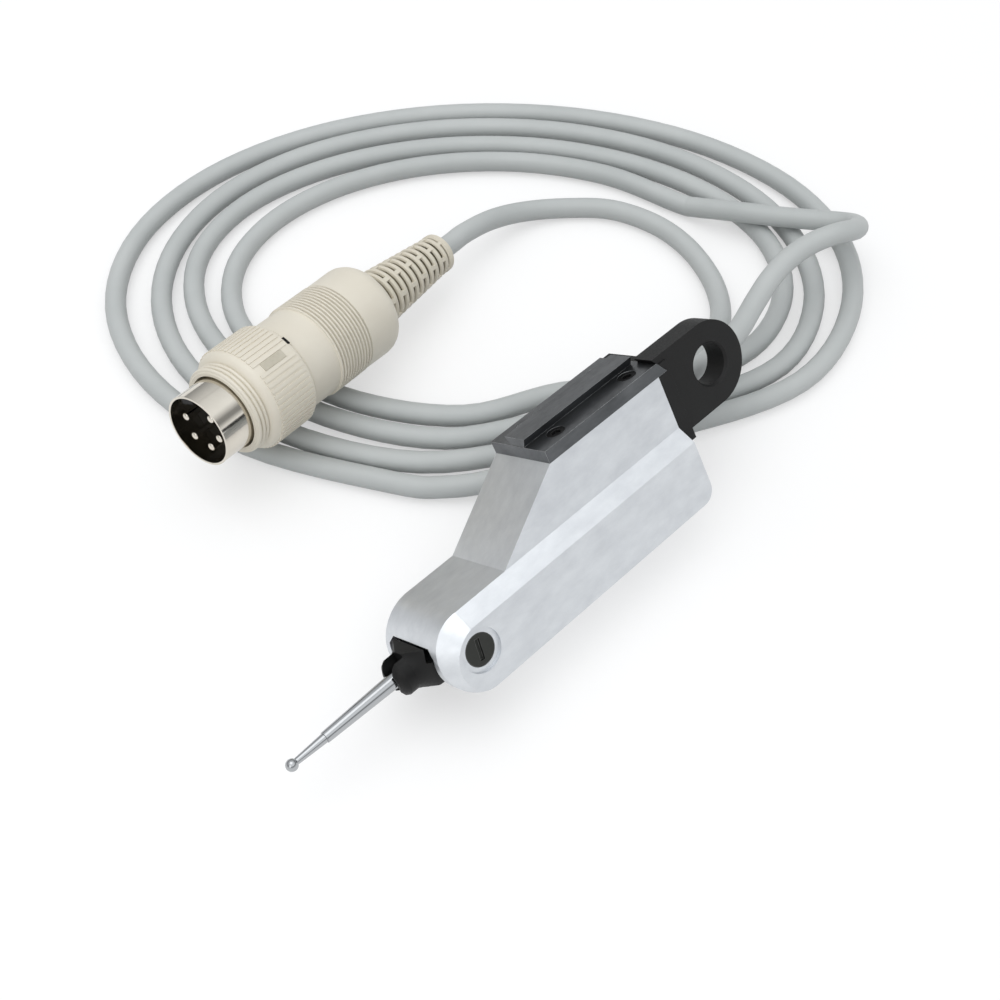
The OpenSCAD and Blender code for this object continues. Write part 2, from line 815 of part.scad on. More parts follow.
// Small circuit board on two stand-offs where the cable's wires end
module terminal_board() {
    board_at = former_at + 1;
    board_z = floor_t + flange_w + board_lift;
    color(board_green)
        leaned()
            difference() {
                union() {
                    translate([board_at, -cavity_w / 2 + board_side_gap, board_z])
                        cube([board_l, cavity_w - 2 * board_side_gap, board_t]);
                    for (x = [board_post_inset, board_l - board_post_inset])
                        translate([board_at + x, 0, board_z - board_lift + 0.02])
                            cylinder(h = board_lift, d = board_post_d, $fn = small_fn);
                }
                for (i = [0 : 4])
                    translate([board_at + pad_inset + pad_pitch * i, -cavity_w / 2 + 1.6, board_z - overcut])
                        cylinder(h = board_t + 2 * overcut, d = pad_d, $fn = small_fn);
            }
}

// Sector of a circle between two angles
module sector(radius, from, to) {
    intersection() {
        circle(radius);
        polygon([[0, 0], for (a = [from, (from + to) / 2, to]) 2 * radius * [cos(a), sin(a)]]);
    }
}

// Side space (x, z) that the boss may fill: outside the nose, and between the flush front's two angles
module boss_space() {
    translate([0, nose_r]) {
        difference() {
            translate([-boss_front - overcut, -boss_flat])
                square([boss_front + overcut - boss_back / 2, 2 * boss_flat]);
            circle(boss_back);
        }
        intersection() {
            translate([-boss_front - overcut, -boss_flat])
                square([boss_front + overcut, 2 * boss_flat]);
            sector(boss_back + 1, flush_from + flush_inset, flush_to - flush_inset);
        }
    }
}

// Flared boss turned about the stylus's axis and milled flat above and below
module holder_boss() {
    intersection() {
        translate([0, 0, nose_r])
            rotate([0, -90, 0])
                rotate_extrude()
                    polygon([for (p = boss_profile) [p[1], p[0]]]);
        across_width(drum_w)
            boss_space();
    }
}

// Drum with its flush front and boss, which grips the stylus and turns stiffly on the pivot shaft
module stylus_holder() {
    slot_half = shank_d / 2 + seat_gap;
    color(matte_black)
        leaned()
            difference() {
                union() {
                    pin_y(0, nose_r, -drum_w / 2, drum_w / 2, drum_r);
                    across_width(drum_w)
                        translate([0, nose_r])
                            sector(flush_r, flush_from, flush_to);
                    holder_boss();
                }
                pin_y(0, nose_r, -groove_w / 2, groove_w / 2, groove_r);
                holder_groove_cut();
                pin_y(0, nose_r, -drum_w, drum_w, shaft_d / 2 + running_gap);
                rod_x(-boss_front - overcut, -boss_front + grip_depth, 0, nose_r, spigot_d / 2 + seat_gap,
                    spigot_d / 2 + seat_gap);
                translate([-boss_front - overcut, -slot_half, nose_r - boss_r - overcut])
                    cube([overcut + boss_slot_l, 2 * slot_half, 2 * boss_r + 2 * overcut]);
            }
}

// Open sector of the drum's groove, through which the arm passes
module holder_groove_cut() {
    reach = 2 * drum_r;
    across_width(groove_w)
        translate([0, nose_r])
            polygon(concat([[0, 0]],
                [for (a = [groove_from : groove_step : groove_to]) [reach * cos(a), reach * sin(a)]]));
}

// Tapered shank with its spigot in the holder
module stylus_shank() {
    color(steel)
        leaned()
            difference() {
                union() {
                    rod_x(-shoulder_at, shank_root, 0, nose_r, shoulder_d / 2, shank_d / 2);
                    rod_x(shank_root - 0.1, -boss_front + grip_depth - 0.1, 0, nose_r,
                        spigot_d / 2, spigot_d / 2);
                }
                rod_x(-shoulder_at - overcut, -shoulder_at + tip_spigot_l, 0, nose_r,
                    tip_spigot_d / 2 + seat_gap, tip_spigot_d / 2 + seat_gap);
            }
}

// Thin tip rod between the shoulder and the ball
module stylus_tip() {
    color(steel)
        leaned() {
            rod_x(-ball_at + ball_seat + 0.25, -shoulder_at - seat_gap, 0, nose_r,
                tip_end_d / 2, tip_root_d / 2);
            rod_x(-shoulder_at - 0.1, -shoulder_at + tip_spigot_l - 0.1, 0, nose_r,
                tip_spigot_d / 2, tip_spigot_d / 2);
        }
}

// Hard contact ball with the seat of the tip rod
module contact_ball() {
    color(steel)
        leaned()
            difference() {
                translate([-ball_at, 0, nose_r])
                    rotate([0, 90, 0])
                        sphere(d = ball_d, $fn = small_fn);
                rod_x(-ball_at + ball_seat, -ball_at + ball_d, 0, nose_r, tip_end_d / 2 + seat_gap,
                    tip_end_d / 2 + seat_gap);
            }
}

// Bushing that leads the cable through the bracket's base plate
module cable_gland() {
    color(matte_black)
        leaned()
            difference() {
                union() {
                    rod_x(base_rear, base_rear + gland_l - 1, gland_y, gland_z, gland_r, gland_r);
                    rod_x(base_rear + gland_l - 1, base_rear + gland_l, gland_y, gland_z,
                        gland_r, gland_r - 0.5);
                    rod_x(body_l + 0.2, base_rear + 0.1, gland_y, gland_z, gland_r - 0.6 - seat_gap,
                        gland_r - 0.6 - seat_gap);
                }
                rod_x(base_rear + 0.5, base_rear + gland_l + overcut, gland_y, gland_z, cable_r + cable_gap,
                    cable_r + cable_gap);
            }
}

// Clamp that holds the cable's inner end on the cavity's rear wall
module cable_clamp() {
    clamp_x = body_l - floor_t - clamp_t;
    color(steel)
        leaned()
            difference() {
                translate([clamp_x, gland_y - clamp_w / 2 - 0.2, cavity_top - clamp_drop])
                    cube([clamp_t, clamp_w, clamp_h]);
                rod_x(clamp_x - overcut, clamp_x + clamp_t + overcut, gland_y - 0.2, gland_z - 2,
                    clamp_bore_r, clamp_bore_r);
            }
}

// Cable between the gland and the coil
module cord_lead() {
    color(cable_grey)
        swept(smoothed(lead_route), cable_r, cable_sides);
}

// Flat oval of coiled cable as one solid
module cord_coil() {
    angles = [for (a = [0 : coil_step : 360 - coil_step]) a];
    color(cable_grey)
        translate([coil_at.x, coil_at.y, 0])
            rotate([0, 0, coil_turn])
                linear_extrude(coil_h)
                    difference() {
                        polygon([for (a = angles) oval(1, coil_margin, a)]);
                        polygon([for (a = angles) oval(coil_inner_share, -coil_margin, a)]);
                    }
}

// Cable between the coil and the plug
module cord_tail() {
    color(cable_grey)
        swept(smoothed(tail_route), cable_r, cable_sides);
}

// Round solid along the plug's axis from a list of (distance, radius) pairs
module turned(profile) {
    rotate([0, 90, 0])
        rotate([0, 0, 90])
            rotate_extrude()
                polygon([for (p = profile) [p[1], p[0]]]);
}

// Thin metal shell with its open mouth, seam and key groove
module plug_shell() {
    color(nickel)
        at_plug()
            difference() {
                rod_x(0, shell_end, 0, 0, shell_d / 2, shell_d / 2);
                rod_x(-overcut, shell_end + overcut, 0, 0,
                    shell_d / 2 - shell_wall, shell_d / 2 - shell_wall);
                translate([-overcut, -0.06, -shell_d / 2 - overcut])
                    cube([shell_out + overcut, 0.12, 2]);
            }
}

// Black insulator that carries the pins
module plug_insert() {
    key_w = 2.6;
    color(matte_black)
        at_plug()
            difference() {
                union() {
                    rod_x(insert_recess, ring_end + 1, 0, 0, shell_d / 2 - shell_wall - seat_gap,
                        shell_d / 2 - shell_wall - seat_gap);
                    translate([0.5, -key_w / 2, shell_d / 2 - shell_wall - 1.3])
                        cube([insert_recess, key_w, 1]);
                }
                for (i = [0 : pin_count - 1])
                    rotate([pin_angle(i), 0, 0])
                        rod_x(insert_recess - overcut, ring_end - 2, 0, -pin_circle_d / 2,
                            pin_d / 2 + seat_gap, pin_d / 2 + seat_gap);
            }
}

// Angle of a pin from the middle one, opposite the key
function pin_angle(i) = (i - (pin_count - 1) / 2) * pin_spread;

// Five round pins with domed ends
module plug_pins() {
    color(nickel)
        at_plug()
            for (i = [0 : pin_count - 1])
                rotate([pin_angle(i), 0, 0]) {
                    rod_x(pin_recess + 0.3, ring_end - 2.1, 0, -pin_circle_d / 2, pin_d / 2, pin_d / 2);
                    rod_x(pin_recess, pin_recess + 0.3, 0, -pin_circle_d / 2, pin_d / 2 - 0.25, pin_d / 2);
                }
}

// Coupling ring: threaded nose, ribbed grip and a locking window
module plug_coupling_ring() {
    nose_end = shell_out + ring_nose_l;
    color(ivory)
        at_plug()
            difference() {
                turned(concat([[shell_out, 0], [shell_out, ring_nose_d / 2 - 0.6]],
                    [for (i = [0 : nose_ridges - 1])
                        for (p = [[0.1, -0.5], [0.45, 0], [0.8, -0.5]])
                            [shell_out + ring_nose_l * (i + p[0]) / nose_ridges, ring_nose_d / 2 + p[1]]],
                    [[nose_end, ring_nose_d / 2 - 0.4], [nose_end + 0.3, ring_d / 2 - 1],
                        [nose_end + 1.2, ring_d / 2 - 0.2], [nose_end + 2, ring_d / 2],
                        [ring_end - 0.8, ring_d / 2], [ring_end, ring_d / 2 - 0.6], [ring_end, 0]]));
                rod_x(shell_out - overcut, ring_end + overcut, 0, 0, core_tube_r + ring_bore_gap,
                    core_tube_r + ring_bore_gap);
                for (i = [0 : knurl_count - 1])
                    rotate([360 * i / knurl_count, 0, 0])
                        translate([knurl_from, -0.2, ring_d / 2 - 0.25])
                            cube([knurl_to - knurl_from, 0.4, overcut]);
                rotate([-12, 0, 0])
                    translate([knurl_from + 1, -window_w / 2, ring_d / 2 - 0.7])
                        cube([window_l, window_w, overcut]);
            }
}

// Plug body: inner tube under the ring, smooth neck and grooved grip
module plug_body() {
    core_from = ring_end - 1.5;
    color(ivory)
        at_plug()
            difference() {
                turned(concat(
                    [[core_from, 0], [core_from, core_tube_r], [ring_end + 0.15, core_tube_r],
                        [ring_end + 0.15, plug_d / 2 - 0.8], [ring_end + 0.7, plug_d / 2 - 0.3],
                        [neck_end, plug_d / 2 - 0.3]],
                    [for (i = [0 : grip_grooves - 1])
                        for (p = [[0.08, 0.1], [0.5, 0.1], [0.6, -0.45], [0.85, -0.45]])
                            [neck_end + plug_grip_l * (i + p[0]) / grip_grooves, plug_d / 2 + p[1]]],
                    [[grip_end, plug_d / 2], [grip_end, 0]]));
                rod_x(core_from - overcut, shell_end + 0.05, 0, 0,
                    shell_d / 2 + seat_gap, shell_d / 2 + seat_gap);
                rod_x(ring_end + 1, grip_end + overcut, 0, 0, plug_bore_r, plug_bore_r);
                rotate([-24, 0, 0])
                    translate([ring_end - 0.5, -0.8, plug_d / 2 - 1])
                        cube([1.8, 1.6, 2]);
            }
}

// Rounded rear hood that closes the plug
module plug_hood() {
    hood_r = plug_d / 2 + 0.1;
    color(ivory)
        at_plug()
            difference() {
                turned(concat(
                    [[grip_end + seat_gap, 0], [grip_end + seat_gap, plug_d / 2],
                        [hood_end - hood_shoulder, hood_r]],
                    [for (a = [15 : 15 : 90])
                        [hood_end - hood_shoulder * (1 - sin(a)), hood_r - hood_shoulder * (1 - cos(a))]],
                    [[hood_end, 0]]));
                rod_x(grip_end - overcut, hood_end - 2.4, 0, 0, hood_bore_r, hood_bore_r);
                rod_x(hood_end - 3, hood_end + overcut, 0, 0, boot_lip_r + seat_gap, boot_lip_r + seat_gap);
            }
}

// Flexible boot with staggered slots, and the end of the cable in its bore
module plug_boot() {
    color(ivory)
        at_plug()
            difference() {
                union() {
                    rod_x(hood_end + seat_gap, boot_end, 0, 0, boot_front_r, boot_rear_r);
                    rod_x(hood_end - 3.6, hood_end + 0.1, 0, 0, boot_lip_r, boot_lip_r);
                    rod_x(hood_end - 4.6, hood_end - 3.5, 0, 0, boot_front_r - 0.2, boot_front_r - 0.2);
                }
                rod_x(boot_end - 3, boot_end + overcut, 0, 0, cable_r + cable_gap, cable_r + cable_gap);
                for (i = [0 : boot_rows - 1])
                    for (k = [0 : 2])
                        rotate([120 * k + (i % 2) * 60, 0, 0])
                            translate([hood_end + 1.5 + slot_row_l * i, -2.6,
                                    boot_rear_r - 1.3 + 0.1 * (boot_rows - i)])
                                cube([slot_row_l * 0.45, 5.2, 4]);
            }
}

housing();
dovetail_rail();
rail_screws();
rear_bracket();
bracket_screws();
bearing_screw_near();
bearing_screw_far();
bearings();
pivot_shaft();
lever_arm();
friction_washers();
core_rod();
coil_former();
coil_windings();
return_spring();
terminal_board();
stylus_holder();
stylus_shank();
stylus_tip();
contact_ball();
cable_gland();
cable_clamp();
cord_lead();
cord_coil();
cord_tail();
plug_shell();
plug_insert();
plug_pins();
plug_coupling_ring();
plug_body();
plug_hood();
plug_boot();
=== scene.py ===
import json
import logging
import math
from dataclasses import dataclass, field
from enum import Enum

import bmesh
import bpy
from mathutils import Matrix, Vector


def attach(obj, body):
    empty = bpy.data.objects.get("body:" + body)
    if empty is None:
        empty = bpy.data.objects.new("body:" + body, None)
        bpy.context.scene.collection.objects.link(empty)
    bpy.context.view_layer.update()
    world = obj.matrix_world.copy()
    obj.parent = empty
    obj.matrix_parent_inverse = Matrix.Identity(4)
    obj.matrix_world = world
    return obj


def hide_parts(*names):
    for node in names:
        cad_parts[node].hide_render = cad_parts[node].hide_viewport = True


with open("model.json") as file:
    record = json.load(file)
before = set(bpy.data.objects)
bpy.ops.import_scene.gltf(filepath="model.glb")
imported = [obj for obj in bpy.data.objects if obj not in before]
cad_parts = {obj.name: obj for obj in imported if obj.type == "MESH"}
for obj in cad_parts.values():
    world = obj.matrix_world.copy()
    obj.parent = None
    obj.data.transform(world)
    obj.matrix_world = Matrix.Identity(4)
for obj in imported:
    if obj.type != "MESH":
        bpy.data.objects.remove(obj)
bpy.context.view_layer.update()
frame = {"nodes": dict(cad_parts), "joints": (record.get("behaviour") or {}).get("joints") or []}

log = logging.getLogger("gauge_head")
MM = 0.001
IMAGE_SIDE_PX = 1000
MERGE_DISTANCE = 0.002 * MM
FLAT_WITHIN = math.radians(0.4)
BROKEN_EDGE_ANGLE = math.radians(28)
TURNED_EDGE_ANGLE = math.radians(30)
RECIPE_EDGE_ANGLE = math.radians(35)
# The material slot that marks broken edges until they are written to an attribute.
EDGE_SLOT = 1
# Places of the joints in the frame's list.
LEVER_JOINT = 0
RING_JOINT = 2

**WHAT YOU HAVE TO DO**
Restate the final lines of the listing above word for word, beginning at the line that contains "bpy.context.scene.collection.objects.link(empty)".

**FINISHED EXERCISE**
        bpy.context.scene.collection.objects.link(empty)
    bpy.context.view_layer.update()
    world = obj.matrix_world.copy()
    obj.parent = empty
    obj.matrix_parent_inverse = Matrix.Identity(4)
    obj.matrix_world = world
    return obj


def hide_parts(*names):
    for node in names:
        cad_parts[node].hide_render = cad_parts[node].hide_viewport = True


with open("model.json") as file:
    record = json.load(file)
before = set(bpy.data.objects)
bpy.ops.import_scene.gltf(filepath="model.glb")
imported = [obj for obj in bpy.data.objects if obj not in before]
cad_parts = {obj.name: obj for obj in imported if obj.type == "MESH"}
for obj in cad_parts.values():
    world = obj.matrix_world.copy()
    obj.parent = None
    obj.data.transform(world)
    obj.matrix_world = Matrix.Identity(4)
for obj in imported:
    if obj.type != "MESH":
        bpy.data.objects.remove(obj)
bpy.context.view_layer.update()
frame = {"nodes": dict(cad_parts), "joints": (record.get("behaviour") or {}).get("joints") or []}

log = logging.getLogger("gauge_head")
MM = 0.001
IMAGE_SIDE_PX = 1000
MERGE_DISTANCE = 0.002 * MM
FLAT_WITHIN = math.radians(0.4)
BROKEN_EDGE_ANGLE = math.radians(28)
TURNED_EDGE_ANGLE = math.radians(30)
RECIPE_EDGE_ANGLE = math.radians(35)
# The material slot that marks broken edges until they are written to an attribute.
EDGE_SLOT = 1
# Places of the joints in the frame's list.
LEVER_JOINT = 0
RING_JOINT = 2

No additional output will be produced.